The public buildings are a church (not yet I believe completed) a school house and stores for the reception and issue of provisions to such of the settlers in the adjacent districts as are victualled at the expense of the government. These buildings, however, as might naturally be expected from the very recent establishment of this town, are but little superior in their appearance to the rude dwellings of its inhabitants.
The river is about half the size of the Hawkesbury, and is navigable for boats of twenty tons burden as high up as the town. It empties itself into Botany Bay, which is about fourteen miles to the southward of the heads of Port Jackson. It is subject to the same sort of inundations as the Hawkesbury; but they are not in general of so violent and destructive a nature.

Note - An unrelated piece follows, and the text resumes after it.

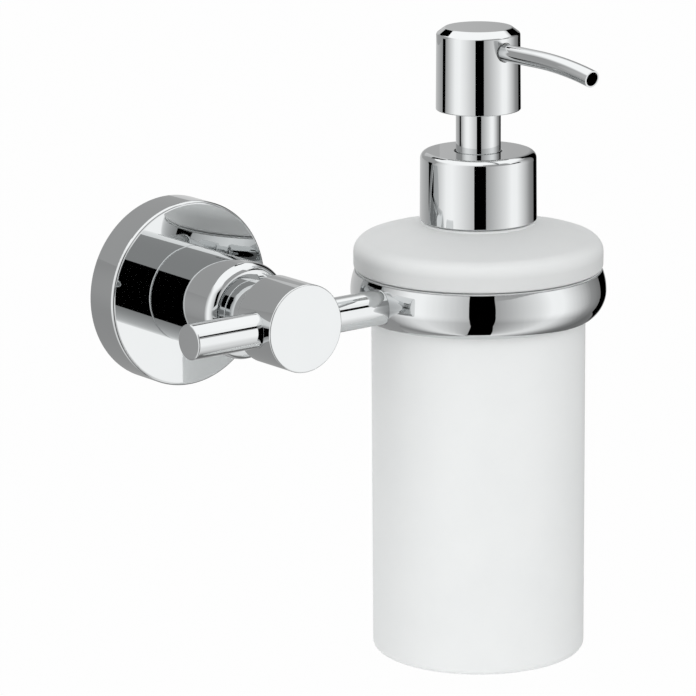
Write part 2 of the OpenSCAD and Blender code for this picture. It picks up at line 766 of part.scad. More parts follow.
// The chrome head
module head_shell() {
  foot_r = head_d / 2;
  shoulder_r = foot_r - head_draft;
  shoulder_top_z = head_top_z - head_bevel_h;
  inner_r = shoulder_r - head_wall;
  color("gainsboro") at_bottle() difference() {
    rotate_extrude() difference() {
      polygon([[0, head_foot_z], [foot_r, head_foot_z], [shoulder_r, shoulder_top_z],
               [shoulder_r - head_bevel_w, head_top_z], [0, head_top_z]]);
      polygon([[0, head_foot_z - 1], [inner_r, head_foot_z - 1],
               [inner_r, shoulder_top_z - head_wall],
               [inner_r - head_bevel_w, head_top_z - head_wall], [0, head_top_z - head_wall]]);
    }
    translate([0, 0, spout_z]) rotate([90, 0, 0]) cylinder(r = spout_d / 2 + spout_play, h = head_d);
  }
}

// A straight and then drooping bar along the spout's axis
module spout_path(d, start, extra) {
  // Rounded, so that the straight and the bent stretch meet exactly
  arc_r = round(100 * (spout_reach - spout_straight) / sin(spout_droop)) / 100;
  translate([0, -start, spout_z]) rotate([90, 0, 0]) cylinder(d = d, h = spout_straight - start);
  translate([0, -spout_straight, spout_z - arc_r]) rotate([0, -90, 0])
    rotate_extrude(angle = -spout_droop - extra) translate([arc_r, 0]) circle(d = d);
}

// The spout
module spout() {
  start = head_d / 2 - spout_socket;
  color("gainsboro") at_bottle() difference() {
    spout_path(spout_d, start, 0);
    spout_path(spout_d - 2 * spout_wall, start - 1, 1);
  }
}

wall_bracket();
wall_plate();
plate_set_screw();
post();
post_screw();
knob_stud();
neck_sleeve();
knob();
rod();
rod_set_screw();
holder_ring();
ring_screw();
ring_liner();
bottle();
neck_gasket();
pump_housing();
guide_bush();
return_spring();
ball_retainer();
inlet_ball();
dip_tube();
collar_shell();
collar_insert();
piston_seal();
piston_rod();
stem_sleeve();
outlet_ball();
head_core();
head_shell();
spout();
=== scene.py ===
import math

import bmesh
import bpy
from mathutils import Matrix, Vector


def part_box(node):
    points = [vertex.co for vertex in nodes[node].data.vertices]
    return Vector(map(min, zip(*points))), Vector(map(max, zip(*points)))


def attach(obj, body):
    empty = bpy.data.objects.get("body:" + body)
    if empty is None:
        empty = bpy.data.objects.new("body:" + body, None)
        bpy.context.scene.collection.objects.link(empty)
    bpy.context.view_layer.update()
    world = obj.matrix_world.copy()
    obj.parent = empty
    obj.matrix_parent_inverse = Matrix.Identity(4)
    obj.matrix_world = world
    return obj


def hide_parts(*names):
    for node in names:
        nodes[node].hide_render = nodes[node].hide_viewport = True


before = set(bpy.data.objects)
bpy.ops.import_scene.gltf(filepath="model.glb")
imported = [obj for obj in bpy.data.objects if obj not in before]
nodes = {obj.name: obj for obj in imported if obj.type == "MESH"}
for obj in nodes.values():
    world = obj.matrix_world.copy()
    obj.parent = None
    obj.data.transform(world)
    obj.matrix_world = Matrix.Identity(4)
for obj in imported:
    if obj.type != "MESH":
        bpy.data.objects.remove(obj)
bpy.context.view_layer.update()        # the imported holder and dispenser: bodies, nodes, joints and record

MM = 0.001


# Wall plate: a drawn brass cup that hides the bracket and is locked on it by a screw from below.
# It is plated with bright chrome and polished, so all that shows is the studio in the metal, with
# the faint smears that a cloth leaves.
class Socket:
    """One shader value or colour; the operators on a value add Math nodes."""

    def __init__(self, finish, socket):
        self.finish, self.socket = finish, socket

    def maths(self, operation, first, second):
        return self.finish.node("Math", {0: first, 1: second}, operation=operation)

    def __add__(self, other):
        return self.maths("ADD", self, other)

    def __rsub__(self, other):
        return self.maths("SUBTRACT", other, self)

    def __mul__(self, other):
        return self.maths("MULTIPLY", self, other)

    __radd__, __rmul__ = __add__, __mul__

    def above(self, edge, soft):
        """0 below the edge and 1 above it, over a soft stretch."""
        return self.finish.node("MapRange", {0: self, 1: edge, 2: edge + soft, 3: 0.0, 4: 1.0})


class Finish:
    """A node material for one finish of this object."""

    def __init__(self, name, **fixed):
        self.material = bpy.data.materials.new(name)
        self.material.use_nodes = True
        self.tree = self.material.node_tree
        self.shader = self.tree.nodes["Principled BSDF"]
        for socket, value in fixed.items():
            self.shader.inputs[socket.replace("_", " ")].default_value = value
        self.place = self.node("TexCoord", out="Object")

    def node(self, kind, sockets=None, out=0, **settings):
        made = self.tree.nodes.new("ShaderNode" + kind)
        for key, value in settings.items():
            setattr(made, key, value)
        for key, value in (sockets or {}).items():
            self.feed(made.inputs[key], value)
        return Socket(self, made.outputs[out])

    def feed(self, target, value):
        if isinstance(value, Socket):
            self.tree.links.new(value.socket, target)
        else:
            target.default_value = value

    def noise(self, size, detail=2.0, stretch=(1, 1, 1)):
        """A cloudy value from 0 to 1 whose patches are about size metres wide."""
        spread = self.node("Mapping", {"Vector": self.place, "Scale": stretch})
        return self.node("TexNoise", {"Vector": spread, "Scale": 1 / size, "Detail": detail}, out="Fac")

    def blend(self, share, low, high):
        """A colour between low and high."""
        return self.node("Mix", {0: share, 6: (*low, 1), 7: (*high, 1)}, out=2, data_type="RGBA")

    def bump(self, height, depth):
        """Surface relief of the given depth in metres."""
        return self.node("Bump", {"Height": height, "Distance": depth, "Strength": 1.0}, out="Normal")

    def put(self, **sockets):
        """Links what changes over the surface to the shader."""
        for socket, value in sockets.items():
            self.feed(self.shader.inputs[socket.replace("_", " ")], value)
        return self.material


def plated(name, smear_size):
    """Bright chrome plate: mirror polished, barely wavy, with the faintest wiping marks."""
    finish = Finish(name, Metallic=1.0)
    cloud = finish.noise(smear_size, detail=3.0)
    wiped = finish.noise(4 * MM, detail=4.0, stretch=(1, 1, 0.25)).above(0.5, 0.3)
    return finish.put(Base_Color=finish.blend(cloud, (0.625, 0.64, 0.645), (0.66, 0.672, 0.675)),
                      Roughness=0.018 + 0.022 * cloud * wiped,
                      Normal=finish.bump(finish.noise(14 * MM, detail=0.0), 0.002 * MM))


def dress(material, *names):
    """Gives CAD nodes whose shape stays a better material."""
    for name in names:
        for slot in nodes[name].material_slots:
            slot.material = material


chrome = plated("chrome_plate", 18 * MM)
dress(chrome, "wall_plate")


# Bracket and screws: the bracket is a zinc casting with the matt grain of its mould, the screws are
# zinc-plated steel turned on an automatic lathe and hold the holder together. The two small valve
# balls of the pump have the same bright steel look.
casting = Finish("cast_zinc", Metallic=0.85)
cast_grain = casting.noise(0.7 * MM, detail=5.0)
cast_cloud = casting.noise(9 * MM)
dress(casting.put(Base_Color=casting.blend(cast_cloud, (0.42, 0.43, 0.44), (0.56, 0.57, 0.58)),
                  Roughness=0.42 + 0.2 * cast_grain,
                  Normal=casting.bump(cast_grain, 0.08 * MM)),
      "wall_bracket")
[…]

The tide rises about the same height as in that river, and the current is, I believe, nearly of the same velocity.
The position of this town is all that can be urged in support of the probability of its future progress; the land in its vicinity being in general of a very indifferent quality. It is in a central situation, between Sydney and the fertile districts of Bringelly, Arids, Appin, Bunpury Curran, Cabramatta, and the Seven Islands, to which last place the tide of colonization is at present principally directing itself. There can be no doubt, therefore, that the town of Liverpool will, in a few years, become a place of considerable size and importance. Land there is as yet of very trifling value; and a lease may be obtained by any free person from the government, on the simple condition of erecting a house on it.
Society is upon a much better footing throughout the colony, in general than might naturally be imagined, considering the ingredients of which it is composed. In Sydney the civil and military officers with their families form a circle at once select and extended, without including the numerous highly respectable families of merchants and settlers who reside there. Unfortunately, however, this town is not free from those divisions which are so prevalent in all small communities. Scandal appears to be the favourite amusement to which idlers resort to kill time and prevent ennui; and consequently, the same families are eternally changing from friendship to hostility, and from hostility back again to friendship.

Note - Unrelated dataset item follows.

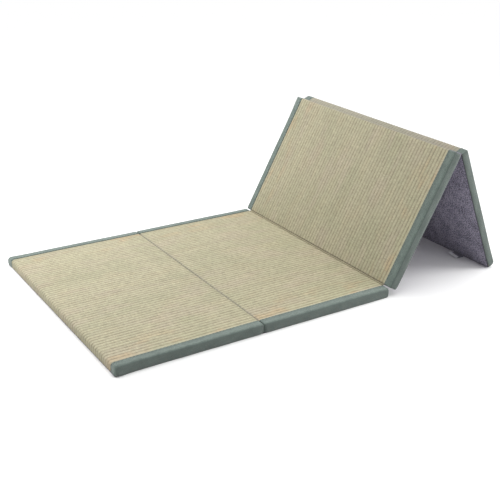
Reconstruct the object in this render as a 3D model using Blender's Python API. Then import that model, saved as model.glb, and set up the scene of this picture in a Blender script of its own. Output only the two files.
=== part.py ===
"""A folding tatami mat of four padded rush panels.

Panels 1 and 2 lie flat, end to end. Panel 3 rises from the fold on the rush side of panel 2, and panel 4
comes down behind it from a fold on the felt side, so that the two stand as a tent on panel 4's foot.

X runs along the open mat, from panel 1's free end towards panel 4, Y across it and Z up. Each panel has
its own frame: u along the mat from the panel's start, v across it and w up from its felt face.
"""

import math

import bmesh
import bpy

# Driving dimensions, in metres
PANEL_LENGTH = 0.500
WIDTH = 0.900
THICKNESS = 0.032
FOLD_GAP = 0.003
LEAN = math.radians(61.4)

# Cloths and what parts them
FELT = 0.003
CLOTH = 0.0012
THIN_CLOTH = 0.001
CLEAR = 0.0003

# The border's strip on the rush face, and the rounding of the padded panels
BORDER = 0.031
CORNER = 0.010
EDGE_DROP = 0.004
FREE_ROLL = 0.010
FOLD_ROLL = 0.005

# The rush face
RIBS = 58
RIB_HEIGHT = 0.0009

# The fold tape and the label loop
TAPE_LEG = 0.010
TAPE_DROP = 0.004
LABEL_WIDTH = 0.040
LABEL_REACH = 0.042
LABEL_FROM_SIDE = 0.120
LABEL_TAB = 0.005
LABEL_BEND = 0.0015
LABEL_PARTING = 0.0006

# Steps in the round stretches, and the angle past which an edge is shaded sharp
CORNER_STEPS = 3
FREE_STEPS = 3
FOLD_STEPS = 2
BEND_STEPS = 4
SHARP = math.radians(40)

PAD_INSET = CLOTH + CLEAR
PAD_BOTTOM = FELT + CLEAR
RUSH_START = BORDER + CLEAR
CORNER_TURNS = [math.pi / 2 * step / CORNER_STEPS for step in range(CORNER_STEPS + 1)]

# Each panel's rolled ends, as (start, end)
ROLLS = {
    1: (FREE_ROLL, FOLD_ROLL),
    2: (FOLD_ROLL, FOLD_ROLL),
    3: (FOLD_ROLL, FOLD_ROLL),
    4: (FOLD_ROLL, FREE_ROLL),
}

COLOURS = {
    "rush": ((0.60, 0.55, 0.37), 0.75),
    "border_cloth": ((0.20, 0.26, 0.22), 0.85),
    "felt": ((0.10, 0.09, 0.13), 0.95),
    "tape": ((0.28, 0.22, 0.13), 0.85),
    "label": ((0.80, 0.80, 0.78), 0.60),
}


def along(point, direction, distance):
    """The (x, z) point at a distance from another."""
    return (point[0] + direction[0] * distance, point[1] + direction[1] * distance)


# Where each panel starts: (x, z) of the start of its felt face, its u direction and its w direction
UP_3 = (math.cos(LEAN), math.sin(LEAN))
OUT_3 = (-math.sin(LEAN), math.cos(LEAN))
RUSH_FOLD = (2 * PANEL_LENGTH + 1.5 * FOLD_GAP, THICKNESS)
START_3 = along(along(RUSH_FOLD, UP_3, FOLD_GAP / 2), OUT_3, -THICKNESS)
FELT_FOLD = along(START_3, UP_3, PANEL_LENGTH + FOLD_GAP / 2)
FELT_DROP = PANEL_LENGTH + FOLD_GAP / 2
FALL = math.asin(FELT_FOLD[1] / FELT_DROP)
DOWN_4 = (math.cos(FALL), -math.sin(FALL))
OUT_4 = (math.sin(FALL), math.cos(FALL))
START_4 = along(FELT_FOLD, DOWN_4, FOLD_GAP / 2)
FOOT = along(FELT_FOLD, DOWN_4, FELT_DROP)

# Each panel's place: the start of its felt face and the turn about Y that leans it
PLACES = {
    1: ((0.0, 0.0), 0.0),
    2: ((PANEL_LENGTH + FOLD_GAP, 0.0), 0.0),
    3: (START_3, -LEAN),
    4: (START_4, FALL),
}


def clear_scene():
    for item in list(bpy.data.objects):
        bpy.data.objects.remove(item, do_unlink=True)


def make_materials():
    materials = {}
    for name, (colour, roughness) in COLOURS.items():
        material = bpy.data.materials.new(name)
        material.use_nodes = True
        shader = material.node_tree.nodes["Principled BSDF"]
        shader.inputs["Base Color"].default_value = (*colour, 1.0)
        shader.inputs["Roughness"].default_value = roughness
        shader.inputs["Metallic"].default_value = 0.0
        material.diffuse_color = (*colour, 1.0)
        materials[name] = material
    return materials


def make_object(name, vertices, faces, material, place=((0.0, 0.0), 0.0)):
    """One closed solid, turned about Y and set down at an (x, z) place."""
    mesh = bpy.data.meshes.new(name)
    mesh.from_pydata(vertices, [], faces)
    bm = bmesh.new()
    bm.from_mesh(mesh)
    bmesh.ops.recalc_face_normals(bm, faces=bm.faces)
    bm.to_mesh(mesh)
    bm.free()
    mesh.materials.append(material)
    mesh.shade_smooth()
    mesh.set_sharp_from_angle(angle=SHARP)
    piece = bpy.data.objects.new(name, mesh)
    bpy.context.collection.objects.link(piece)
    (x, z), turn = place
    piece.location = (x, 0.0, z)
    piece.rotation_euler = (0.0, turn, 0.0)
    return piece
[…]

In the other towns these dissensions are not so common, because the circle of society is more circumscribed; and in the districts where there are no towns at all, they are still more rare; because in such situations people have too much need of one another’s intercourse and assistance to propagate reports injurious to their neighbour’s character, unless on grave occasions, and where their assertions are founded on truth.

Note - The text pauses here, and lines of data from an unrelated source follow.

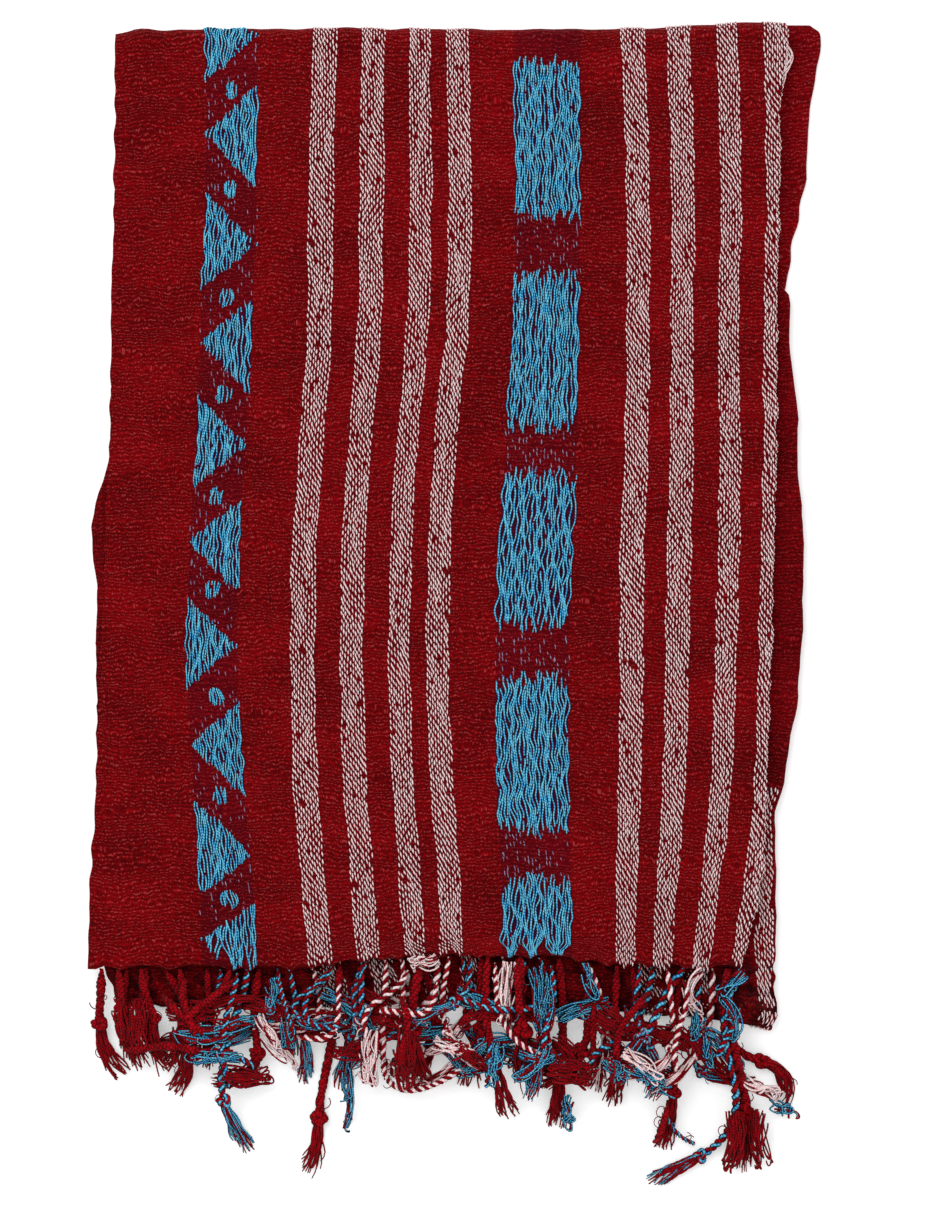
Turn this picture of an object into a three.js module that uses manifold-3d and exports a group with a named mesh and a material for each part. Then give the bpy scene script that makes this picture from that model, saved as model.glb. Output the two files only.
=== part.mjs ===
// A pashmina shawl with a twisted fringe, folded flat: once lengthwise and twice across, eight cloths deep.
// Millimetres, +Z up. The stack of folded cloth lies along Y, with the hems and the fringe towards -Y.
// The lengthwise fold is on the right (+X), the selvedges are on the left (-X).

import * as THREE from 'three';
import { mergeVertices } from 'three/addons/utils/BufferGeometryUtils.js';
import Module from 'manifold-3d';

const wasm = await Module();
wasm.setup();

// ---- Driving dimensions -------------------------------------------------------------------------------

const CLOTH = 1.4;            // thickness of a modelled wall
const PAIR = 3.4;             // height of two cloths lying face to face, folded on the right
const LAYER = 3.75;           // from one pair to the next
const AIR = 0.35;             // between pieces that lie on each other
const TUCK = 15;              // how far an under cloth reaches in below the front one

const HEM_Y = -243;           // cut ends of the cloth
const MIDDLE_FOLD_Y = -268;   // fold between the two lower pairs
const TOP_FOLD_Y = 245;       // fold that wraps the whole stack
const TUCK_Y = -222;          // how far the middle panel reaches in below the hems

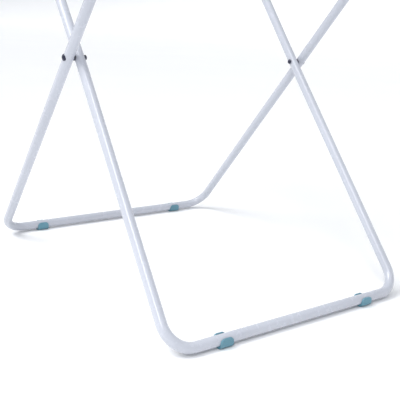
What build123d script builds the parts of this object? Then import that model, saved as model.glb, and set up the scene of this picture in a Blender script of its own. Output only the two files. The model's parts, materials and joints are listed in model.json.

Generally speaking, the state of society in these settlements is much the same, as among an equal population in the country parts of this kingdom. Of the number of respectable persons that they contain, some estimate may be formed if we refer to the parties which are given on particular days at the Government House. It appears from the Sydney Gazette of the 24th January, 1818, that one hundred and sixty ladies and gentlemen were present at a ball and supper which was given there on the 18th of that month, in celebration of her late majesty’s birth-day.